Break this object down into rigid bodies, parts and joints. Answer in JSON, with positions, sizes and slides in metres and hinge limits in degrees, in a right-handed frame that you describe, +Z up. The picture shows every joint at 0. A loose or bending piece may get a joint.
+-------+
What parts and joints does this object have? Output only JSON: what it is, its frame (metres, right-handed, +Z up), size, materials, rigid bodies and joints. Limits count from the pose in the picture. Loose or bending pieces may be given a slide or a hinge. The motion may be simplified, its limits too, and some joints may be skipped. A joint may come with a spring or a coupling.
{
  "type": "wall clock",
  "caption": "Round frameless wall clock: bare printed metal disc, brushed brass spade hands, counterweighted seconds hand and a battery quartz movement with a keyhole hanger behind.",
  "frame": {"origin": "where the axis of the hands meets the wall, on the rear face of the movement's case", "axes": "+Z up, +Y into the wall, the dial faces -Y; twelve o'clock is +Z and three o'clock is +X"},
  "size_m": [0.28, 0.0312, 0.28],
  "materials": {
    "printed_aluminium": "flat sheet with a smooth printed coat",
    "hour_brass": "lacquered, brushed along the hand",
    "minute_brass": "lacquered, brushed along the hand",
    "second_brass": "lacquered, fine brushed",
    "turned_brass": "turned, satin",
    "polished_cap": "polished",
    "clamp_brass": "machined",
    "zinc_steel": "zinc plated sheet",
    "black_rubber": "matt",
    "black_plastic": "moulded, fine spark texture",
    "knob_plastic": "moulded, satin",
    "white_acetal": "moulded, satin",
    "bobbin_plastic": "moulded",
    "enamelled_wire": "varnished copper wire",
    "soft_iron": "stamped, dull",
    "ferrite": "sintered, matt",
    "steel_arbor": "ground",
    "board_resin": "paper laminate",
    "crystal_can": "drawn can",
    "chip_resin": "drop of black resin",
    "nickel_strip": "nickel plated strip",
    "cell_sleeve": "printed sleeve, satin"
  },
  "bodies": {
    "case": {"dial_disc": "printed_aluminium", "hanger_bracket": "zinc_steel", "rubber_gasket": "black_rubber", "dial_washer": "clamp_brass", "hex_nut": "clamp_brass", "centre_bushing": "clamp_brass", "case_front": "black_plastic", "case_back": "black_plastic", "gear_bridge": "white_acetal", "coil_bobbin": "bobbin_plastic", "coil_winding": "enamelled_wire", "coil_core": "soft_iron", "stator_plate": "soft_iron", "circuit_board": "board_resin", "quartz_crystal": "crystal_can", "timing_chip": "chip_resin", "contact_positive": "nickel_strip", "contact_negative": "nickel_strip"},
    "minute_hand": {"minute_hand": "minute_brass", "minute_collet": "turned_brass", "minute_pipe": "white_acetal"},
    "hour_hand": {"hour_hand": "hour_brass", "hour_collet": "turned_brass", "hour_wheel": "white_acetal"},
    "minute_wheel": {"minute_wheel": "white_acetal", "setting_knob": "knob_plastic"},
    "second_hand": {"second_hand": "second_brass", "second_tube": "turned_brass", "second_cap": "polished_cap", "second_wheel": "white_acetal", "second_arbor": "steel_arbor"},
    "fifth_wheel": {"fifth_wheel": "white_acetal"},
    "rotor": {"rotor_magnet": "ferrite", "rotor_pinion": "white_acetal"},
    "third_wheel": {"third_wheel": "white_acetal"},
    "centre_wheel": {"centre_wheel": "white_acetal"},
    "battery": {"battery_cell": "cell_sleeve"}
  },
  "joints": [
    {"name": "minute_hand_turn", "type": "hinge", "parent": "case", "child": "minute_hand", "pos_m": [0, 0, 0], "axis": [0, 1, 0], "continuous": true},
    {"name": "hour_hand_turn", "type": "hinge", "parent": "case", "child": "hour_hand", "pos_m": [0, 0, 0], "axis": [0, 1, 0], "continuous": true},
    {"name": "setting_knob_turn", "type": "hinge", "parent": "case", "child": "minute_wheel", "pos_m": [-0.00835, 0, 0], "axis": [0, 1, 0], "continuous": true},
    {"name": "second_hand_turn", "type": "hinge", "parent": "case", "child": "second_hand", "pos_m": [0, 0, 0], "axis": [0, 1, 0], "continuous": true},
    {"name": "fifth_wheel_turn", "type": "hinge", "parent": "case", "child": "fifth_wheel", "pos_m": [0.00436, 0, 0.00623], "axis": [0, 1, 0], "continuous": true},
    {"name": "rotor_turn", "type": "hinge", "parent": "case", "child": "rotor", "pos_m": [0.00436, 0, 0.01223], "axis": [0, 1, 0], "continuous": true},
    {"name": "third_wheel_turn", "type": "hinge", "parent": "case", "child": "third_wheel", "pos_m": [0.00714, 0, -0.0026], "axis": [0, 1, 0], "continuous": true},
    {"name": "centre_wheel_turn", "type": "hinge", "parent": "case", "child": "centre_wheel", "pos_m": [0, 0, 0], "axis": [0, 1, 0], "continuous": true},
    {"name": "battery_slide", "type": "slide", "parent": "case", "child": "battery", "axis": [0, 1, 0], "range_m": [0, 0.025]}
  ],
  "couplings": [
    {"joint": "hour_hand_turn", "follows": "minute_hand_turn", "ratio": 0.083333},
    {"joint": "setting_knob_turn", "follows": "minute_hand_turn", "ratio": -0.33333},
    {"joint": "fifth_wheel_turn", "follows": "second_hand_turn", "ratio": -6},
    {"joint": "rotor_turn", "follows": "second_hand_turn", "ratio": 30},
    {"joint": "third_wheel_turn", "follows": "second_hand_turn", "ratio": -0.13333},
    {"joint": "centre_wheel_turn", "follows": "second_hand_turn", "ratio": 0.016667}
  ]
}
+-------+
In the records, locate each line holding the string "this" and copy it.

> [TASK SOLUTION]
Break this object down into rigid bodies, parts and joints. Answer in JSON, with positions, sizes and slides in metres and hinge limits in degrees, in a right-handed frame that you describe, +Z up. The picture shows every joint at 0. A loose or bending piece may get a joint.
What parts and joints does this object have? Output only JSON: what it is, its frame (metres, right-handed, +Z up), size, materials, rigid bodies and joints. Limits count from the pose in the picture. Loose or bending pieces may be given a slide or a hinge. The motion may be simplified, its limits too, and some joints may be skipped. A joint may come with a spring or a coupling.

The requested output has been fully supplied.